About a year ago, I happened upon this statement about the Monitor in the Harvard Business Review – under the charming heading of “do things that don’t interest you”:

“Many things that end up” being meaningful, writes social scientist Joseph Grenny, “have come from conference workshops, articles, or online videos that began as a chore and ended with an insight. My work in Kenya, for example, was heavily influenced by a Christian Science Monitor article I had forced myself to read 10 years earlier. Sometimes, we call things ‘boring’ simply because they lie outside the box we are currently in.”

If you were to come up with a punchline to a joke about the Monitor, that would probably be it. We’re seen as being global, fair, insightful, and perhaps a bit too earnest. We’re the bran muffin of journalism.

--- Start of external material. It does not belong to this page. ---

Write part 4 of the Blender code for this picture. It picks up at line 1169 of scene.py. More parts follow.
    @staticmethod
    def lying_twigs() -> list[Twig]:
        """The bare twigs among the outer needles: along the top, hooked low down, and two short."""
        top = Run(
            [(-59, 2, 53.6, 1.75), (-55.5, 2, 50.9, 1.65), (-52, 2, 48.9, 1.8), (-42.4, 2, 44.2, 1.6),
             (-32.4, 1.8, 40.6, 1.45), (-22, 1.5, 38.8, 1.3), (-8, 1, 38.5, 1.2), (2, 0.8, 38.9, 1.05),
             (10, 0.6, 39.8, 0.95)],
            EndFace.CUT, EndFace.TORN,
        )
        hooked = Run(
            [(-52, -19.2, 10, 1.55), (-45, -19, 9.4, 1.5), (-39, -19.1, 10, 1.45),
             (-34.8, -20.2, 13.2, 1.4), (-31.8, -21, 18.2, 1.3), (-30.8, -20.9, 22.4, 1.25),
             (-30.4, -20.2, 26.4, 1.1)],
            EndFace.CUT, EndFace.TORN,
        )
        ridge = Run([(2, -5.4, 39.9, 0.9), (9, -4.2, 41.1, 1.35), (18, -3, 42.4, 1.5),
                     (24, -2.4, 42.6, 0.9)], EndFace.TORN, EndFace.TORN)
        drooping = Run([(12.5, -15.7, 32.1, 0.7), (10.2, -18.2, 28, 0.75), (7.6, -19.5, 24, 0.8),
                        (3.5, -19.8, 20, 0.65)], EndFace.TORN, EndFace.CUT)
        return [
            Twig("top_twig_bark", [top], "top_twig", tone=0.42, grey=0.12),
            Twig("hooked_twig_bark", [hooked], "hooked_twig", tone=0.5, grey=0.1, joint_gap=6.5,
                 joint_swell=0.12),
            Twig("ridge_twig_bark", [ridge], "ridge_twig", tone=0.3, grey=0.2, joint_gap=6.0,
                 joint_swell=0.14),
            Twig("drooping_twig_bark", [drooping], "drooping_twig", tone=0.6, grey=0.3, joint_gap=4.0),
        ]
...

But you know what? We change lives. And I’m going to argue that we change lives precisely because we force open that too-small box that most human beings think they live in.

The Monitor is a peculiar little publication that’s hard for the world to figure out. We’re run by a church, but we’re not only for church members and we’re not about converting people. We’re known as being fair even as the world becomes as polarized as at any time since the newspaper’s founding in 1908.

We have a mission beyond circulation, we want to bridge divides. We’re about kicking down the door of thought everywhere and saying, “You are bigger and more capable than you realize. And we can prove it.”